Sam Holden <> wrote in message 
> On 13 Sep 2004 17:11:56 -0700, Roger Dahl <> wrote:
> > If your current directory is A and you want to create a relative
> > symlink to a file in directory B in directory C, you need to type the
> > path as it would look from C, not from A.
> >
> > Though I understand that this makes 'ln' very simple (it just copies
> > the argument into the link file), it doesn't make sense from a users
> > perspective. When I'm in A, I can 'cp' from B to C without figuring
> > out what the path to C will look like from B. 'cp -s' is even worse --
> > it can only make links in the current directory.
> >
> > This oddity complicates writing scripts that create symlinks. We need
> > more intelligent 'ln' and 'cp -s', that, given paths from A to B and
> > from A to C can create links between B and C.
> >
> > Any thoughts?
> If that was the case then how would I get the current behaviour for the
> times that I want it.
> I can get the behaviour you want with the current ln by doing
> something like:
> ln -s `pwd`/$B $C

Hi Sam,

That would create an absolute link.

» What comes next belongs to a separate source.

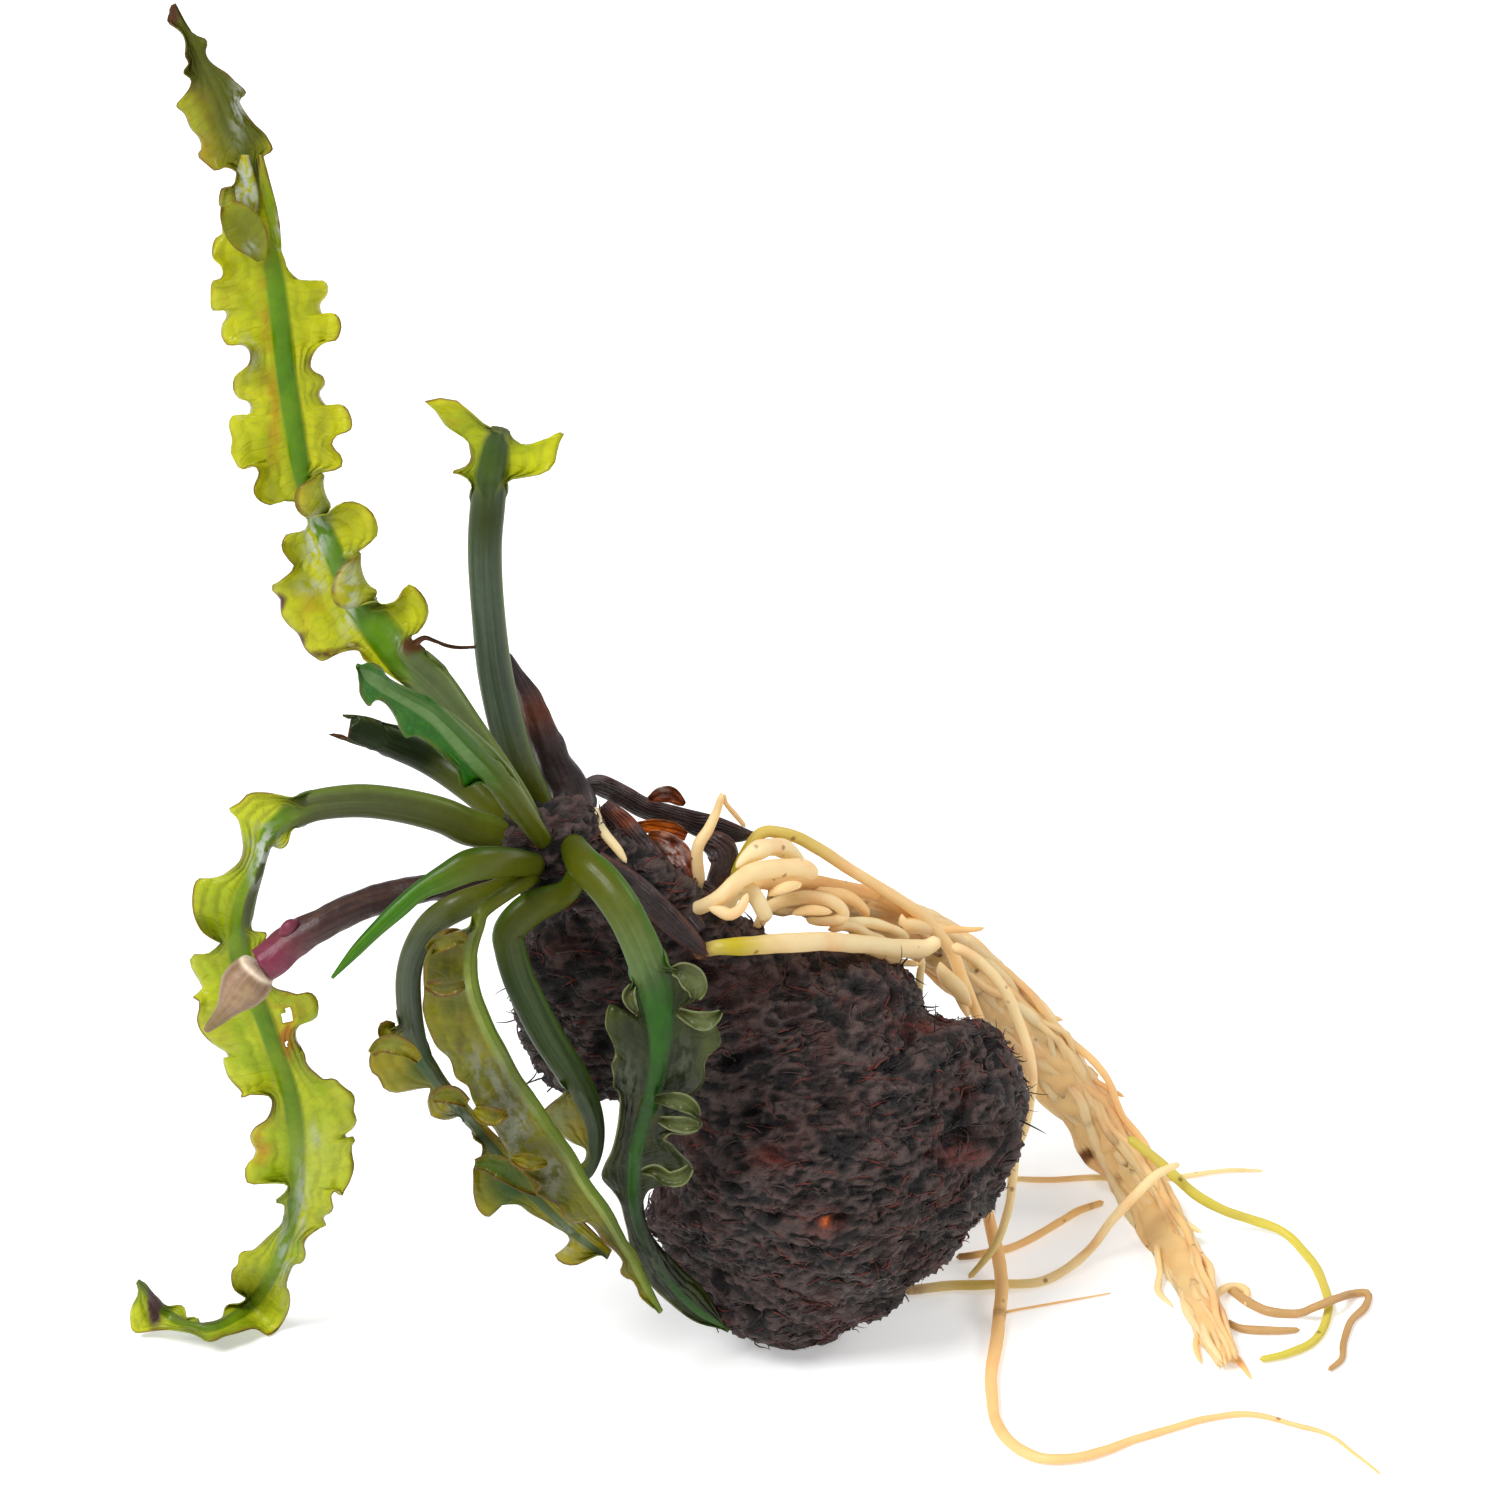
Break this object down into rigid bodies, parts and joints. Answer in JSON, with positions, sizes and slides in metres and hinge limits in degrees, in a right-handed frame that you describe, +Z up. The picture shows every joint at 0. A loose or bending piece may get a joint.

I'm looking for a better way to
create relative links.

> (though it'd be better to to remove the /../ that might appear).
> if ln did what you are suggesting then how would I get the current
> behaviour of:
> ln -s ../init.d/ssh /etc/rc0.d/K20ssh
> (Note: I want the symlink to have '..' in it and my current directory is
> not /etc/rc0.d).

I was thinking it would be a new switch that would turn on the
additional functionality.

> Wouldn't a simple tool that takes two arguments a directory A and a path B
> and outputs path C that is the same location as B from A. 
> After all why should ln be special and have such logic when other tools
> might also benefit. You'd use:
> ln -s `relpath $C $B` $C

Though I can't off the top of my head think of any other tools that
might benefit from it, I like that idea.